И вот как гомон-то поутих,  один из этой рати бесовской к жалмерке-солдатке в избу - шасть!  Как тут и был! Чего это-де ты, дурёха такая-сякая, на постелюшке свои жаркие телеса поразвалила? Аль не слышишь, как Ванька-хахаль, будто мышка, в окошко скребётся? «Больно зябко на улице-то!» - «Ништо, не замёрзнете: молодые, кровь горячая! Вон даже старики холода-то не шибко боятся. Слышала, поди, как дедушку Пантелея с чужого сушила бабушка Параскева кочергой изгоняла? А вы с Ванькой-то не на сушило, а - в баньку!» - «Да кабы не прознали кто?» – «Кто ж это прознает-то? Вон свёкор со свекровкой-то как знатно похрапывают. Если что, оправдаешься: «до ветру», мол, ходила да застоялась на крылечке».

И ведь не хотела, как могла, супротивилась, а уговорил-сманил-таки, бедолажную, из тёплой постелюшки-то да на предкрещенский мороз! А он-то ведь заранее знал: прознают обо всём этом добрые люди – и крепко битой ей быть своим муженьком, возвратившимся с царской службы. Тот же Ванька и проболтается. Любят добры молодцы своими «победами» похваляться. Недаром же аскульские старики солдаток-то наставляли, мол, с парнями – ни-ни: наутро же растрезвонят. А вот  женатый, особенно ежели который в годах или даже старец, тот и под пыткой не сознается!

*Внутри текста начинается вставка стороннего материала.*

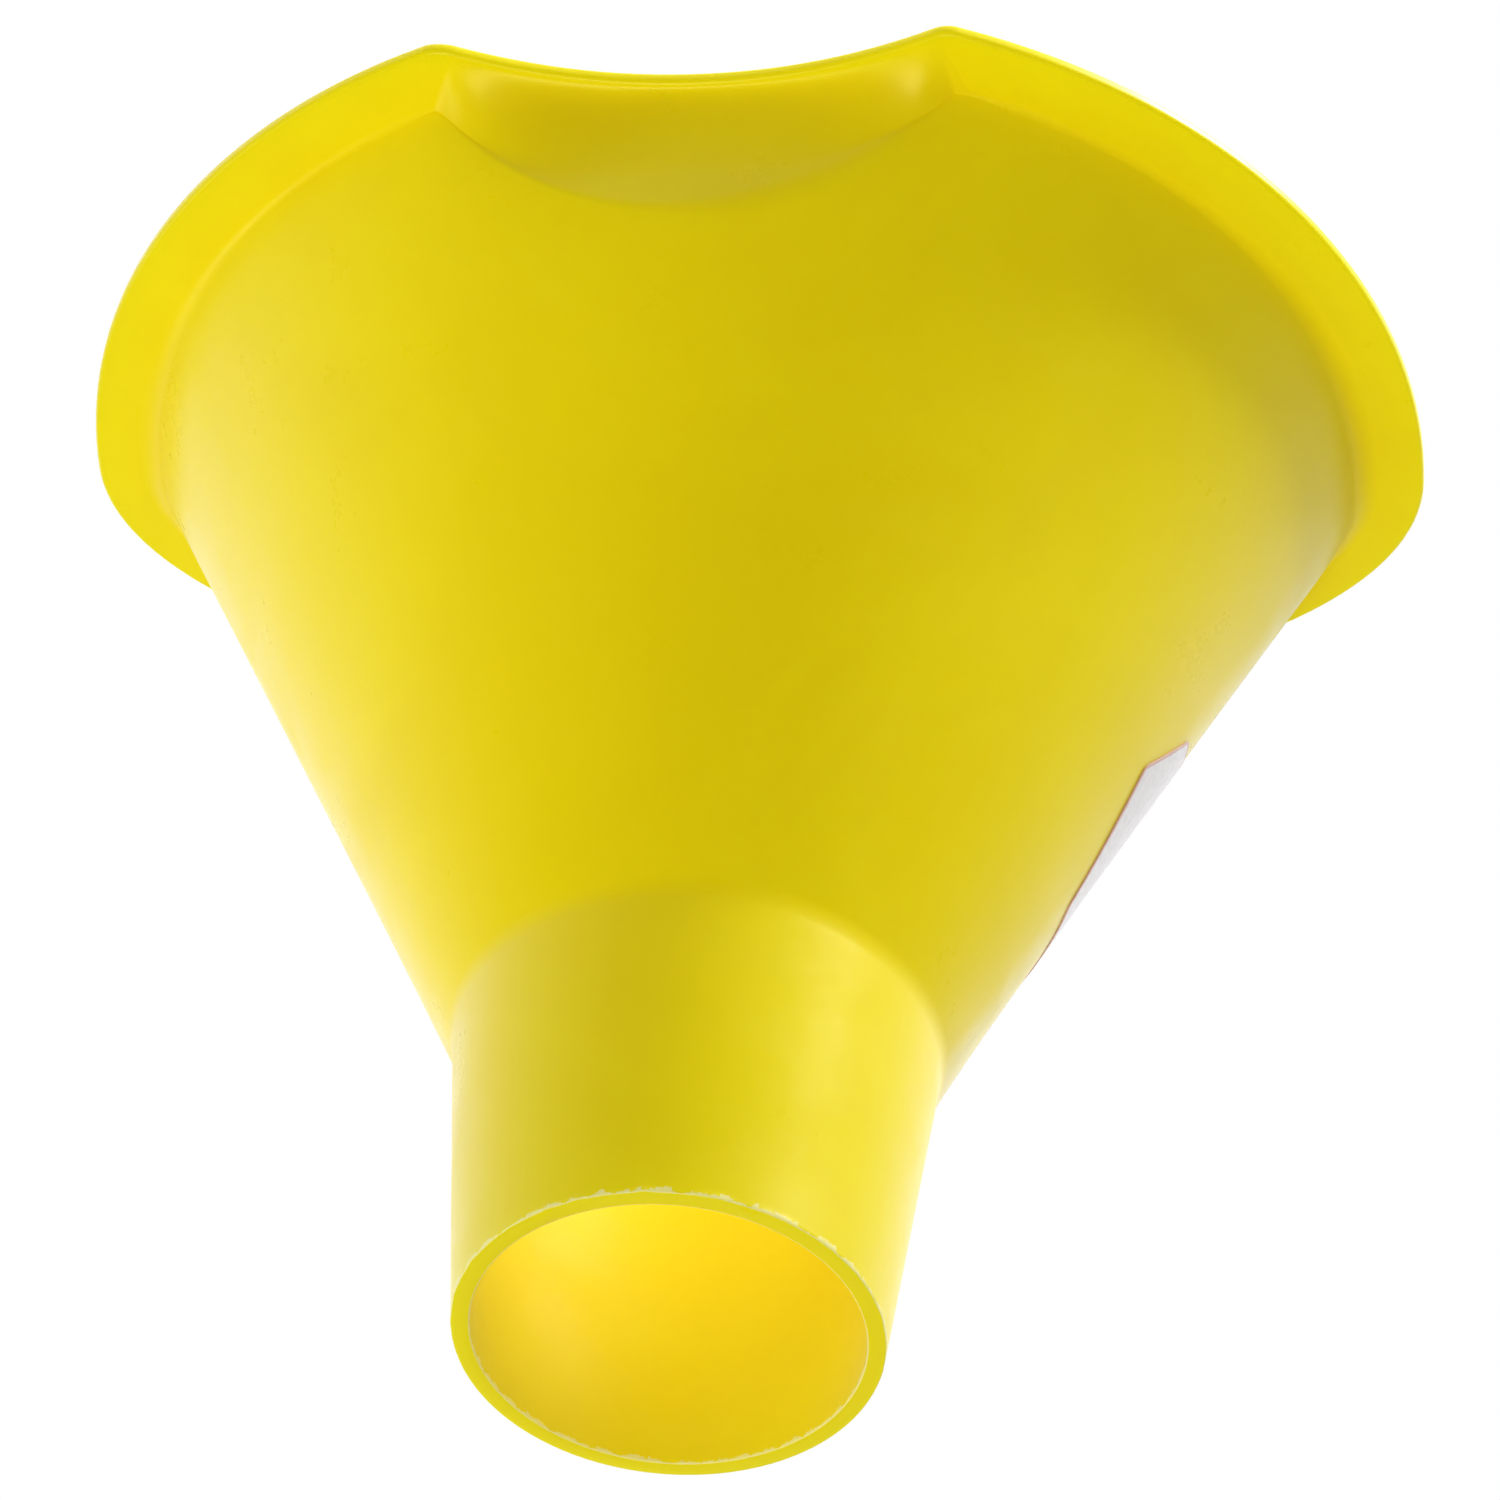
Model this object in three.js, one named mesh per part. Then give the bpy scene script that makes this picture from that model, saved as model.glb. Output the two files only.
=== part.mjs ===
// Moulded hand funnel with a notched oval mouth, and its adhesive label.
// Millimetres, +Z up. The funnel stands on the trimmed end of its spout, notch facing -Y.
import * as THREE from 'three';
import { mergeVertices } from 'three/addons/utils/BufferGeometryUtils.js';

// ---- Spout and cone ----
const SPOUT_END_R = 27;
const JUNCTION_R = 31.4;
const JUNCTION_Z = 47;
const MOUTH_Z = 154.3;
const WALL = 2.4;
const CONE_RADIAL_WALL = 2.67;

// ---- Mouth outline, measured to the outer face of the cone ----
const MOUTH_HALF_WIDTH = 83.3;
const MOUTH_FRONT = 75.6;
const CONE_BACK = 46;
const MOUTH_BACK = 35.9;
const BACK_DRAFT = Math.tan(THREE.MathUtils.degToRad(1.5));

// ---- Lip ----
const LIP_WIDTH = 8.6;
const LIP_RISE = 0.6;
const LIP_THICKNESS = 2.0;

// ---- Notch at the front of the mouth ----
const NOTCH_TURN = THREE.MathUtils.degToRad(3.3);
const NOTCH_HALF_ANGLE = THREE.MathUtils.degToRad(26.65);
const NOTCH_LIP_HALF_ANGLE = THREE.MathUtils.degToRad(23.1);
const NOTCH_WALL_DEPTH = 67.1;
const NOTCH_LIP_DEPTH = 71.4;

// ---- Cove between the wall and the underside of the lip ----
const COVE = 0.9;
const NOTCH_COVE_DROP = 9;
const NOTCH_COVE_SHARE = 0.85;
const COVE_STEPS = 4;

// ---- Label ----
const LABEL_LENGTH = 28;
const LABEL_HEIGHT = 42;
const LABEL_TILT = THREE.MathUtils.degToRad(15.8);
const LABEL_CORNER_CUT = 10;
const LABEL_GAP = 0.3;
const LABEL_THICKNESS = 0.4;
const LABEL_CORNER_ANGLE = THREE.MathUtils.degToRad(84.1);
const LABEL_CORNER_Z = 106;

// ---- Mesh density ----
const NOTCH_STEPS = 28;
const SIDE_STEPS = 40;
const BACK_STEPS = 48;

// Angles run from the notch side (-Y), positive toward +X.
function planPoint(angle, radius) {
  return new THREE.Vector2(radius * Math.sin(angle), -radius * Math.cos(angle));
}

function angleOf(point) {
  return Math.atan2(point.x, -point.y);
}

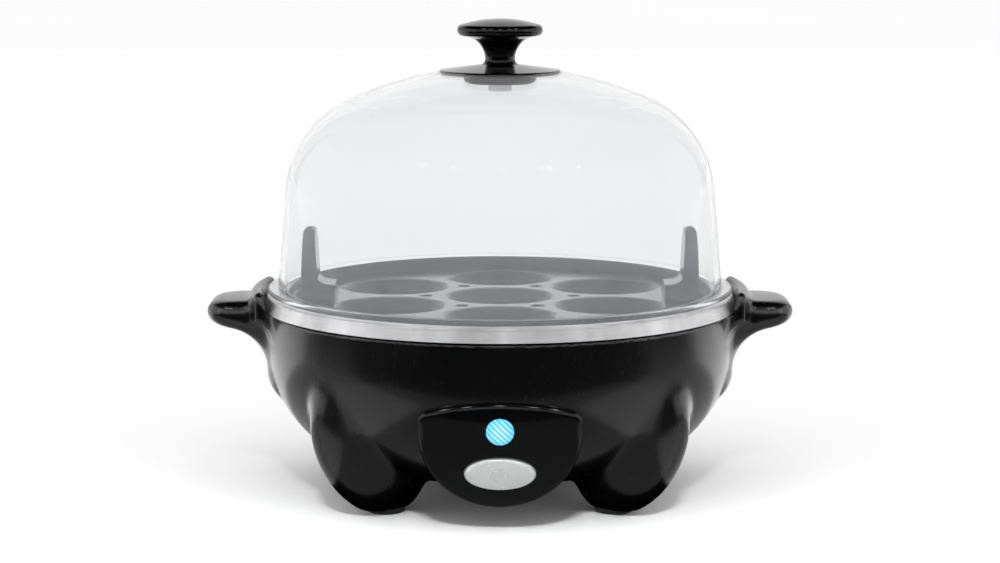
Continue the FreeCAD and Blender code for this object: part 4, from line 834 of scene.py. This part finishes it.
def make_button(finish):
    """Domed oval push button with a pressed power sign, its flange and its plunger."""
    wide, high = BUTTON_HALF
    crown_rings, rim_rings, segments = 96, 8, 192
    # the crown's innermost ring and its span, as shares of the button's half sizes
    crown_start, crown_span = 0.004, 0.911
    crown_edge_out, crown_rise = 0.2, 0.75
    mark_depth = 0.2
    rim_radius, rim_out = 0.9, 0.28
    # how far each ring grows past the oval, or its radius, and how far out it lies
    flange = ((0.0, -4.2), (1.1, -4.25), (1.25, -4.4), (1.25, -5.1), (1.1, -5.2))
    plunger = ((1.8, -5.2), (1.8, -8.6), (1.5, -8.8))

    def crown(scale):
        def ring(angle):
            side = wide * scale * math.cos(angle)
            up = high * scale * math.sin(angle)
            dome = crown_edge_out + crown_rise * (1.0 - scale ** 2)
            return side, up, dome - mark_depth * power_mark(side, up)
        return ring

    def oval(grow, out):
        return lambda angle: ((wide + grow) * math.cos(angle), (high + grow) * math.sin(angle), out)

    rings = [crown(crown_start + crown_span * index / crown_rings) for index in range(crown_rings + 1)]
    for step in range(1, rim_rings + 1):
        turn = math.radians(90.0 * step / rim_rings)
        inset = rim_radius * (1.0 - math.sin(turn))
        rings.append(oval(-inset, rim_out - rim_radius * (1.0 - math.cos(turn))))
    rings += [oval(grow, out) for grow, out in flange]
    rings += [round_ring(reach, out) for reach, out in plunger]
    mesh = ringed_mesh("power_button_cap", BUTTON_Z, rings, segments)
    add_piece("power_button_cap", mesh, finish, "power_button", "power_button")


def make_lens(finish):
    """Domed lens, knurled with crossing diagonal prisms, and its flange."""
    face_rings, segments = 52, 160
    prism_depth, crossing_share = 0.2, 0.55
    dome_rise, dome_edge_out = 0.85, -0.15
    plain_edge, fade_width = 0.35, 0.3
    hub_radius = 0.01
    back = ((0.0, -0.3), (0.0, -3.4), (1.2, -3.45), (1.3, -3.6), (1.3, -4.3), (1.1, -4.4))

    def prism(distance):
        return abs((distance / LENS_PRISM_PITCH) % 1.0 - 0.5) * 2.0

    def face(reach):
        def ring(angle):
            side = reach * math.cos(angle)
            up = reach * math.sin(angle)
            dome = dome_rise * (1.0 - (reach / LENS_RADIUS) ** 2) + dome_edge_out
            fade = min(1.0, max(0.0, (LENS_RADIUS - plain_edge - reach) / fade_width))
            facets = prism((side + up) * DIAGONAL) + crossing_share * prism((side - up) * DIAGONAL)
            return side, up, dome + prism_depth * facets * fade
        return ring

    span = LENS_RADIUS - 2.0 * hub_radius
    rings = [face(hub_radius + span * index / face_rings) for index in range(face_rings + 1)]
    rings += [round_ring(LENS_RADIUS + grow, out) for grow, out in back]
    mesh = ringed_mesh("indicator_lens_cap", LENS_Z, rings, segments, smooth=False)
    add_piece("indicator_lens_cap", mesh, finish, "base", "indicator_lens")


# ---------------------------------------------------------------- the scene

make_camera()
make_floor()
make_lights()
finishes = make_materials()
paint_nodes(finishes)
make_housing(finishes["black_gloss_body"])
make_button(finishes["silver_paint"])
make_lens(finishes["blue_lens"])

И дело тут не только в  рыцарстве  моих земляков, но и в устрашении гнева супруг своих. В моей памяти, к счастью, не запечаилелось ни одного случая, чтоб не шибко толерантная самаролучанка попала на нары за непредумышленное убийство своего не шибко благоверного супруга. Но вот случаев ранений  и нередко тяжёлых ранений - на уровне увечий, полученных ими во время семейных разборок  на почве ревности, в памяти моей осталось немало. Учёные-краеведы, изучавшие быт  исконных насельников Самарской Луки, видят  причину такого буйного  нрава самаролучанок в их  наследственности, полученной от своих предков – волжских казаков (разбойников).